A wave unites people across castes, communities and regions. Yet the emphasis in the Modi campaign isn't on uniting but on polarising voters, stoking communal prejudice and capitalising on hatred.
Second, numerous cracks are becoming evident in the BJP's ranks and its relations with existing and potential partners. Recent statements by veterans L K Advani, Murli Manohar Joshi and Sushma Swaraj bear testimony to this. As does the raucous anti-Joshi protest by Modi supporters in Kanpur.
The entire BJP leadership barring little-known national general secretary Dharmendra Pradhan is in the dark about plans for Modi's campaign rallies, scores of which have been held across the country. The party's best-known faces are consciously excluded from these. This is bound to cause inner-party heartburn and discontent. Even sabotage isn't excluded in many seats in the Hindi belt.
More important, both J Jayalalithaa and Mamata Banerjee, expected to emerge as major regional players from Tamil Nadu and West Bengal, have distanced themselves from Modi for a non-Congress-non-BJP 'federal front'. Jayalalithaa has turned especially vocal in criticising the 'Gujarat model'.
In Andhra Pradesh, tensions are growing between the Telugu Desam Party and the BJP over ticket distribution and the importance being given to Nara Chandrababu Naidu by equating him with Na-Mo (Naidu+Modi) in the joint campaign.

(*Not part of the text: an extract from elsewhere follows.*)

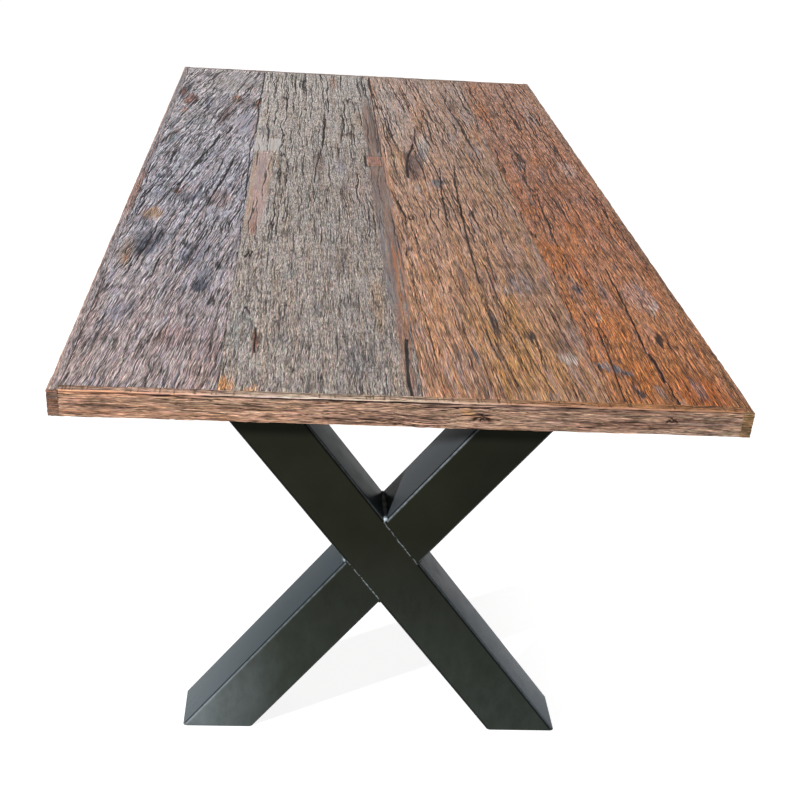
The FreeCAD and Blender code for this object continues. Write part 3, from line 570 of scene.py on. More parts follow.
            (3.2, 2.0, 0.9, [(543, 923), (548, 868), (554, 816), (566, 806)]),
            (2.6, 1.8, 0.8, [(655, 1180), (640, 982), (636, 827), (641, 747)]),
            (2.6, 1.8, 0.8, [(690, 1200), (677, 1060), (672, 919), (668, 800)]),
            (3.2, 1.8, 0.85, [(673, 964), (670, 883), (666, 782), (662, 641), (659, 471)]),
            (2.4, 1.5, 0.7, [(632, 951), (636, 861), (632, 760)]),
            (2.2, 1.4, 0.7, [(694, 693), (691, 562), (688, 482)]),
            (2.2, 1.4, 0.7, [(680, 562), (682, 401), (694, 281), (700, 171), (716, 42)]),
            (2.0, 1.3, 0.6, [(657, 421), (660, 321), (676, 211), (690, 91)]),
            (2.4, 1.4, 0.7, [(653, 231), (659, 151), (665, 61)]),
            (1.8, 1.2, 0.6, [(549, 348), (552, 239), (554, 130)]),
            (2.0, 1.3, 0.6, [(638, 2078), (632, 1955), (625, 1872)]),
            (2.0, 1.3, 0.6, [(668, 2102), (679, 1940), (699, 1809), (721, 1699)]),
            (2.0, 1.2, 0.6, [(747, 2010), (736, 1875), (719, 1760)]),
            (1.8, 1.2, 0.6, [(646, 1651), (647, 1508), (642, 1386)]),
            (1.8, 1.2, 0.6, [(678, 1450), (679, 1308), (680, 1197)]),
            (1.8, 1.2, 0.5, [(750, 969), (747, 887)]),
            (1.8, 1.2, 0.6, [(718, 936), (715, 785)]),
        ],
    },
    "plank_4": {
        "edges": (794, 984),
        "tones": ("#ad744b", "#a67258", "#ad8874"),
        "look": {"seed": 14.2, "sway": 0.4, "warm": "#bb7236", "warmth": 0.5, "cool": "#7d7378",
                 "chill": 0.35, "speckle": 0.85, "flecks": 0.8, "lines": 0.8, "tint": 0.5,
                 "fine": (1.3, 1.2), "grit": 2.8, "crack": "#25130d"},
        "lean": (0.0, -0.03), "light": (0.94, 1.06),
        "checks": [
            (0, 720, 8, 90, 0.85, 0.9),
            (700, 1420, 9, 150, 1.25, 1.0),
            (1380, 2084, 9, 190, 1.6, 1.0),
        ],
        "spots": [
            ("orange", 850, 210, 48, 210, 0, 0.4), ("orange", 940, 120, 42, 130, 0, 0.35),
            ("orange", 821, 628, 24, 85, 0, 0.75), ("deepOrange", 851, 548, 8, 75, 0, 0.8),
            ("orange", 857, 295, 34, 60, 0, 0.55), ("deepOrange", 937, 58, 42, 60, 0, 0.7),
            ("orange", 864, 113, 30, 60, 0, 0.6), ("amber", 780, 62, 20, 50, 0, 0.4),
            ("darkBrown", 894, 154, 5, 60, 0, 0.5), ("ink", 923, 245, 6, 26, 0, 0.85),
            ("slate", 818, 137, 15, 16, -20, 0.95), ("slate", 839, 125, 12, 10, -20, 0.85),
            ("slate", 801, 143, 9, 7, 0, 0.85), ("navy", 842, 62, 8, 14, 0, 0.8),
            ("slate", 876, 50, 6, 26, 0, 0.6), ("slate", 937, 73, 8, 34, 0, 0.45),
            ("slate", 792, 283, 8, 60, 0, 0.55), ("navy", 830, 456, 8, 16, 0, 0.8),
            ("plum", 875, 449, 6, 26, 0, 0.8), ("plum", 827, 498, 6, 14, 0, 0.7),
            ("plum", 922, 572, 6, 18, 0, 0.7), ("brown", 793, 485, 8, 40, 0, 0.6),
            ("pink", 931, 428, 26, 60, 0, 0.55), ("slate", 940, 469, 6, 40, 0, 0.4),
            ("white", 945, 378, 6, 30, 15, 0.35), ("white", 842, 345, 4, 20, 12, 0.4),
            ("darkBrown", 853, 1292, 7, 55, -4, 0.9), ("plum", 848, 1373, 7, 34, 6, 0.85),
            ("slate", 847, 1220, 7, 34, 0, 0.6), ("darkBrown", 838, 1107, 5, 30, 0, 0.8),
            ("plum", 806, 1331, 7, 24, 0, 0.85), ("darkBrown", 800, 1180, 7, 16, 0, 0.8),
            ("brown", 835, 1234, 6, 14, 0, 0.7), ("ink", 850, 1037, 8, 10, 0, 0.9),
            ("slate", 828, 948, 7, 24, 0, 0.8), ("ink", 795, 740, 9, 14, 0, 0.85),
            ("plum", 921, 1310, 22, 14, 0, 0.55), ("slate", 884, 1141, 4, 70, 4, 0.5),
            ("orange", 888, 1274, 14, 40, 0, 0.5), ("orange", 892, 1049, 36, 50, 0, 0.35),
            ("brown", 895, 1060, 32, 150, 0, 0.3),
            ("orange", 817, 912, 18, 80, 0, 0.4), ("deepOrange", 906, 794, 40, 70, 0, 0.35),
            ("orange", 879, 701, 40, 60, 0, 0.35), ("slate", 937, 755, 6, 34, 0, 0.5),
            ("plum", 808, 810, 6, 40, 0, 0.5), ("orange", 823, 1710, 14, 120, 0, 0.55),
            ("rust", 918, 1689, 7, 60, 0, 0.6), ("orange", 967, 2105, 16, 26, 0, 0.7),
            ("red", 937, 1950, 12, 26, 0, 0.4), ("brown", 856, 1817, 40, 20, 0, 0.4),
            ("paleGrey", 940, 1681, 16, 60, 0, 0.35), ("slate", 915, 1906, 6, 26, 0, 0.6),
            ("white", 926, 1916, 3, 14, 0, 0.5), ("darkBrown", 878, 1644, 6, 14, 0, 0.8),
            ("amber", 988, 2040, 4, 90, 0, 0.6), ("darkBrown", 998, 2020, 4, 90, 0, 0.7),
            ("plum", 934, 1608, 4, 90, 0, 0.4), ("rust", 979, 532, 5, 120, 0, 0.35),
            ("ink", 813, 1941, 5, 50, 0, 0.6), ("greenGrey", 803, 1840, 5, 14, 0, 0.7),
            ("paleGrey", 952, 1207, 20, 60, 0, 0.3), ("plum", 873, 1932, 30, 60, 0, 0.2),
        ],
        "smooth": [],
        "cracks": [
            (2.8, 2.2, 0.9, [(903, 570), (901, 478), (899, 407), (895, 305), (888, 194)]),
            (3.4, 2.4, 0.9, [(892, 194), (894, 123), (891, 93)]),
            (2.0, 1.3, 0.6, [(908, 458), (903, 387)]),
            (3.0, 2.0, 0.9, [(915, 2139), (913, 2031), (911, 1855), (909, 1742)]),
            (2.2, 1.5, 0.7, [(909, 1742), (902, 1603), (891, 1480)]),
            (2.6, 1.6, 0.8, [(957, 1424), (955, 1290), (951, 1156)]),
            (2.6, 1.6, 0.8, [(830, 294), (826, 203), (820, 102), (815, 22)]),
            (2.2, 1.5, 0.7, [(799, 404), (793, 263), (789, 162)]),
            (2.6, 1.6, 0.75, [(850, 1015), (844, 954), (840, 872), (842, 791)]),
            (3.0, 1.8, 0.8, [(844, 1404), (855, 1313), (859, 1241)]),
            (2.4, 1.5, 0.7, [(859, 1241), (842, 1148), (838, 1076)]),
            (1.8, 1.2, 0.6, [(986, 1894), (981, 1748), (978, 1602)]),
            (1.8, 1.2, 0.6, [(847, 629), (852, 487), (857, 386)]),
            (1.8, 1.2, 0.6, [(872, 487), (876, 406)]),
            (2.0, 1.4, 0.8, [(896, 93), (893, 5)]),
        ],
    },
}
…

Telangana BJP leaders resent the alliance with the TDP, seen as a Seema Andhra party.
Third, it won't be easy for the BJP to take away votes from powerful cadre-based parties in UP like the BSP and Samajwadi Party, which have built tightly knit social coalitions. As the campaign warms up, these parties are making their impact felt -- the BSP, by fielding the highest number of Muslim candidates among all parties (19), and the Samajwadi Party, by making special appeals to diverse groups besides its established Yadav-Muslim combination.
If the BJP is to win 45-to-50 seats in UP -- necessary to reach a national total of about 200 -- it would have to double its state vote-share to about 35 percent, way above the 27-28 percent it won in the 1990s, when it crossed the 50-seat mark. That's do-able. But it's a tall order.